Girl with a Pearl Earring is the perfect work on which we might project our interpretations. Other than what’s recorded in a few official documents, not much is known about Jan Vermeer. Virtually nothing is known about Girl with a Pearl Earring. We don’t know who the girl is or even if she was a real person—although presumably, someone sat for the painting. It is not a portrait. It’s what in those days was called a tronie. Tronie means face or head and was a popular genre in 17th C Dutch art. It’s a character study, an interesting personality to look at, not necessarily the rendering of a specific person. Rembrandt painted dozens of tronies in the day. He often used himself as the model, wearing various hats or helmets and costumes. The girl in Vermeer’s painting wears a turban and gown that were not typical Dutch dress. She would have appeared exotic to The Netherlands of the mid-1600s. The eponymous pearl is larger than a real pearl and is perhaps a piece of glass costume jewelry or pure invention by the artist. We don’t know.

What we do know is those wonderfully painted liquid gray eyes grab our attention with an urgency few works of art do. Girl with a Pearl Earring engages us directly with her eyes. It is a visual invitation to project our own thoughts and feelings.

That’s the fun and fascination with this painting. We get to say who she is, what she’s doing, what she’s thinking or feeling. Having fooled the visual part of our brain into seeing a real person, Vermeer sets up a relationship with the girl.

Girl with a Pearl Earring (film)

Girl with a Pearl Earring (film) Source: Wikipedia Commons

Tracy Chevalier wrote a novel based on her interpretation of the painting called, unsurprisingly, Girl with a Pearl Earring. It was made into a movie of the same name starring Scarlett Johanson as the girl. Ms. Chevalier said her fascination with the painting began at 19 when she hung a poster of the image in her bedroom. In her story, the girl, Griet, is a servant in the busy household of Jan Vermeer, the painter.  Attracted to her quiet, sensitive manner, the artist uses her as his assistant and, eventually, his model. As their intimate working relationship grows, the artist, through his uncanny powers of observation, captures the girl’s increasing infatuation with him in the painting. Ms. Chevalier said, the young woman’s sensually parted lips and hooded eyes are evidence of her romantic feelings. She sees in the painting a young woman looking back at the man with whom she’s falling in love.

It’s a nice story. And the movie gives a believable picture of 17th C Holland.

But it’s fiction.

My interpretation is different.

Turns out, Jan Vermeer and I have some things in common. We’re both artists and, according to my grandmother, I have some Dutch blood. Of course, I’m as near the caliber of artist Vermeer is as I am to speaking Dutch. But we share something else. We’re both the father of daughters.

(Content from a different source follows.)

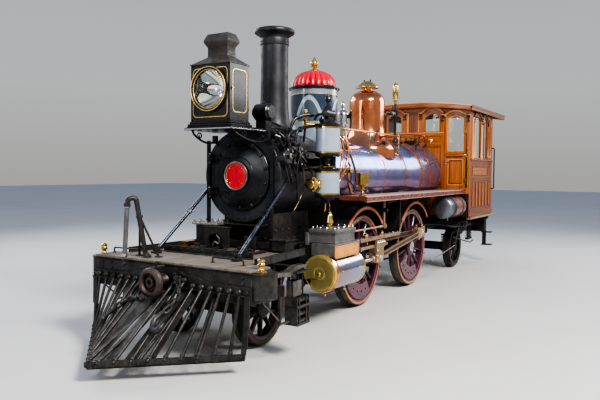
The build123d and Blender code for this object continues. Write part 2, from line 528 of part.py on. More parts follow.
back = cyl_x(-3950, WALL_X0, 0, BOILER_Z, 560) + box(-3950, WALL_X0, -420, 420, FLOOR_Z1, BOILER_Z)
back = back + box(-3980, -3945, -190, 190, 1420, 1700) + cyl_x(-4120, -3945, 0, 2180, 30) \
    + box(-4130, -4100, -20, 330, 2160, 2200)
put("backhead", back)

rear = box(-5350, -5200, -950, 950, 620, 900)
rear = rear + box(-5560, -5350, -170, 170, 740, 800) - cyl_z(700, 850, -5470, 0, 26)
put("rear_beam", rear)

for name, comp in nodes.items():
    export_step(comp, "parts/" + name + ".step")
bb = Compound(children=[c for c in nodes.values()]).bounding_box()
print(len(nodes), "nodes", "X %.1f %.1f Y %.1f %.1f Z %.1f %.1f" % (bb.min.X, bb.max.X, bb.min.Y, bb.max.Y, bb.min.Z, bb.max.Z))
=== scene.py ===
import bpy
import bmesh
import json
import math
import random
from mathutils import Matrix, Vector
from mathutils.geometry import tessellate_polygon


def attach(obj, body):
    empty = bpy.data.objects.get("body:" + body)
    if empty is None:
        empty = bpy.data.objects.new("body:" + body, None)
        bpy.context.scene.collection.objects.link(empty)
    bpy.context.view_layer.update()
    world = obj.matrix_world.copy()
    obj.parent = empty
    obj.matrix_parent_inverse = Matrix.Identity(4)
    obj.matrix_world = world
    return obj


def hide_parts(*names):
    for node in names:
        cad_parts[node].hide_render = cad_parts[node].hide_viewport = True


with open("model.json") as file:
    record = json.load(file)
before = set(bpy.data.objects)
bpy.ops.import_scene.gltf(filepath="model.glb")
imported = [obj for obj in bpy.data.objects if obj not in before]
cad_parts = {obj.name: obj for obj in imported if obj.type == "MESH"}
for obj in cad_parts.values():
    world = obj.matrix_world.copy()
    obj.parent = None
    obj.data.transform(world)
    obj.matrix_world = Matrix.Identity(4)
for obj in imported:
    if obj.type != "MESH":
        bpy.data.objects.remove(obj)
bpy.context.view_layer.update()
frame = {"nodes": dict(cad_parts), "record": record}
NODES = frame["nodes"]

# ---------------------------------------------------------------------------
# Frame of the drawing: metres, +X forward, +Y to the engine's left, +Z up,
# X = 0 at the front driving axle and Z = 0 at the rail top. Everything is
# written in it and shifted once, as the model's own frame is.
# ---------------------------------------------------------------------------
SX, SZ = 0.8185, 0.028


def D(x, y, z):
    return Vector((x + SX, y, z + SZ))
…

Vermeer had a daughter, Maria, about 13 when he painted Girl with a Pearl Earring. Some have speculated that she was the model. Tracy Chevalier identifies with the girl in the picture. I identify with the painter. There’s something familiar to me in the girl’s expression… and it’s not sensual desire. Thinking about this, I realized the expression on the girl in the painting is one I had seen on 13 year-old daughters before: boredom. As an artist, I could imagine asking one of my young daughters to sit for endless hours as I painted her picture. Merely asking the question would have elicited just that dismissive facial response—the look. And the way he precisely staged the pose, her head turned back looking over her shoulder, would have after some time, resulted in her jaw slackening and her eyelids relaxing to half mast.

Auguste-Jean-Baptiste Vinchon, Portrait of Nancy Destouches, 1829, High Museum of Art, Atlanta

Auguste-Jean-Baptiste Vinchon, Portrait of Nancy Destouches, 1829, High Museum of Art, Atlanta

Wandering around the High Museum, I came across a painting done in 1829 by the French Classisist,  Auguste-Jean-Baptiste Vinchon called Portrait of Nancy Destouches. Young Nancy is about the same age as Maria, when her father painted Girl with a Pearl Earring. Sweet as Portrait of Nancy Destouches is intended, sure enough, there’s that bored look in the girl’s eyes.

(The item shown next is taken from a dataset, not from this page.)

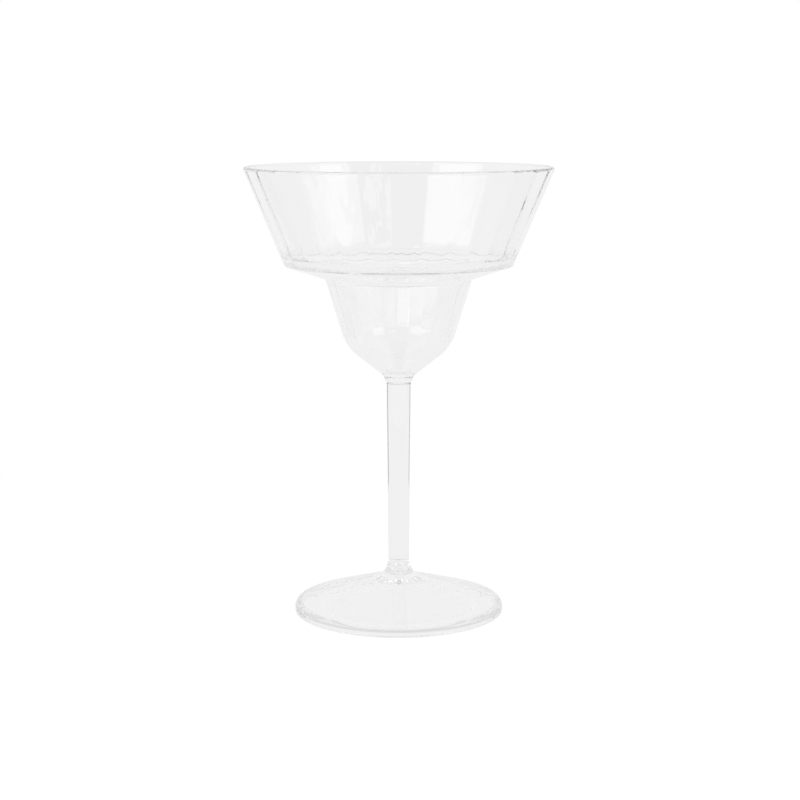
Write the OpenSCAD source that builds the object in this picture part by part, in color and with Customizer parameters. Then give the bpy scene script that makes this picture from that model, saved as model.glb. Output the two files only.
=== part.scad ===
// Stemmed cocktail glass in clear moulded plastic: a stepped bowl, a solid stem and a round foot.
// The stem's two spigots plug into sockets in the bowl's collar and in the foot's boss.
// Millimetres. The origin is the middle of the foot, on the table, and +Z is up.

/* [Bowl] */
// Outer diameter at the rim
rim_d = 118; // [108:1:128]
// Outer diameter at the shoulder's corner, where the flared wall starts
shoulder_d = 87.7; // [80:0.5:94]
// Outer diameter at the throat, where the shoulder meets the cup below it
throat_d = 56.4; // [52:0.5:62]
// Outer diameter where the cup's side turns in to its base
cup_base_d = 40.9; // [37:0.5:45]
// Height of the flared wall, from the shoulder's corner to the rim
flare_h = 37.4; // [30:0.5:46]
// Drop of the shoulder's underside from its corner to the throat
shoulder_drop = 5.2; // [3.5:0.1:8]
// Height of the cup's side, from its base to the throat
cup_side_h = 26; // [20:0.5:34]
// Height of the cup's tapered base above the collar
cup_base_h = 10.8; // [9.5:0.1:14]
// Thickness of the flared wall at the edges between its panels
flare_wall = 2.4; // [1.6:0.1:3.2]
// Thickness of the shoulder's floor
floor_t = 2.8; // [2:0.1:3.6]
// Thickness of the cup's side and base
cup_wall = 2.4; // [1.6:0.1:3]
// Number of flat panels round the inside of the bowl and of the cup
panel_count = 30; // [18:1:36]
// Turn of the panels about the bowl's axis, in degrees
panel_turn = -2; // [-6:0.5:6]

/* [Stem] */
// Length of the stem that shows between the bowl's collar and the foot's boss
stem_l = 70.7; // [50:0.5:90]
// Diameter of the stem just under the bowl's collar
stem_top_d = 9.6; // [8.6:0.1:10]
// Diameter of the stem just above the foot's boss
stem_base_d = 8; // [7.4:0.1:9]
// Diameter of the spigot that plugs into the bowl
top_spigot_d = 5; // [4.4:0.1:6]
// Length of the spigot that plugs into the bowl
top_spigot_l = 3.5; // [2.5:0.1:4]
// Diameter of the spigot that plugs into the foot
foot_spigot_d = 4; // [3.6:0.1:5]
// Length of the spigot that plugs into the foot
foot_spigot_l = 5.9; // [5.4:0.1:6.6]
// Number of retaining rings round the spigot that plugs into the foot
ring_count = 3; // [1:1:3]

/* [Foot] */
// Outer diameter of the foot
foot_d = 81.6; // [74:0.5:92]
// Height of the foot's edge
foot_edge_h = 3.4; // [2.8:0.1:4.2]
// Height at which the foot's slope would meet the side of its boss
foot_slope_h = 14.7; // [13.6:0.1:16]
// Height of the boss that holds the stem
boss_h = 18.7; // [18.6:0.1:21]
// Diameter of the boss
boss_d = 9.2; // [8.8:0.1:10.4]
// Thickness of the foot at the outer end of its slope
foot_wall = 2.6; // [2:0.1:3]
// Thickness of the foot at the inner end of its slope, beside the boss
foot_wall_in = 1.9; // [1.6:0.1:3]
// Width of the flat ring that rests on the table
rest_ring_w = 3.4; // [2:0.1:6]

/* [Hidden] */

// Running gap round each spigot, and the gap left past its end
spigot_gap = 0.06;
spigot_end_gap = 0.25;
// Width of the open groove round each spigot, and the height and depth of the bevels along its edges
face_gap = 0.7;
groove_bevel = 0.15;
groove_in = 0.2;
// How far a cut runs past the face that it opens
overrun = 1;

// Rounded edges and fillets of the bowl
lip_round = 0.9;
lip_inner_round = 0.8;
shoulder_round = 0.9;
throat_fillet = 3;
cup_base_round = 18;
floor_fillet = 11;
throat_round = 8;
cup_inner_round = 15;
cup_dish_round = 0.8;
// How far the round cavity lies outside the panels' edges, so that the panels end in its fillets,
// and how far the lip's inner round starts inside them, so that they end in it too
panel_relief = 0.25;
lip_inset = 0.5;
// The bowl's collar: its height, and its widths at the top and the bottom
collar_h = 3.2;
collar_top_d = 12;
collar_base_d = 10.2;
// Diameter of the cup's base where it meets the collar, and the height of the step between them
cup_foot_d = 13.9;
collar_step = 0.8;
// Plastic left between the socket and the cup
cup_web = 1.9;

// Bevels of the spigots' ends
spigot_bevel = 0.4;
// Retaining rings: how far they stand out, their half height and their spacing
ring_out = 0.2;
ring_half_h = 0.3;
ring_pitch = 1.45;
ring_drop = 1.5;

// Rounded edges and fillets of the foot
foot_round = 2.2;
foot_under_round = 0.5;
boss_fillet = 5.2;
// Least height of the straight side above the boss's fillet
boss_side = 0.05;
hollow_fillet = 0.3;
hollow_round = 3;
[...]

Tracy Chevalier and I are looking at the same painting, seeing the same visual cues painted there by the artist. Yet, because of the “myriad factors from our own past and present”, the meaning we give the painting is very different.

But I see more in Vermeer’s work than adolescent tedium. If, as I’m projecting, this is the artist’s young daughter, so exquisite is his talent at seeing and transferring what he sees to canvas, he’s revealed the tender heart of their relationship to a startling degree. Beyond the boredom, I see the girl’s childlike fear of parental authority and the respect she holds for that authority. She has no choice but to obey his demands and yet, at the same time, he has brought her into his world and given her an important part. The girl isn’t looking into my eyes, she’s looking into the eyes of the man with whom she shares a complex and elemental relationship. It is Vermeer’s genius that I look back not with my eyes but through his at his child. In his spare rendering of her face, he’s recorded the intricate bond between father and daughter and something of the frightening dynamics of that love.

Maybe this says more about me than anything the artist intended. My interpretation may be as fictive as Tracy Chevalier’s more entertaining rendition. Maybe Vermeer just thought it was a cool image. But isn’t this interactive play of imaginations the reason for making and enjoying cool images?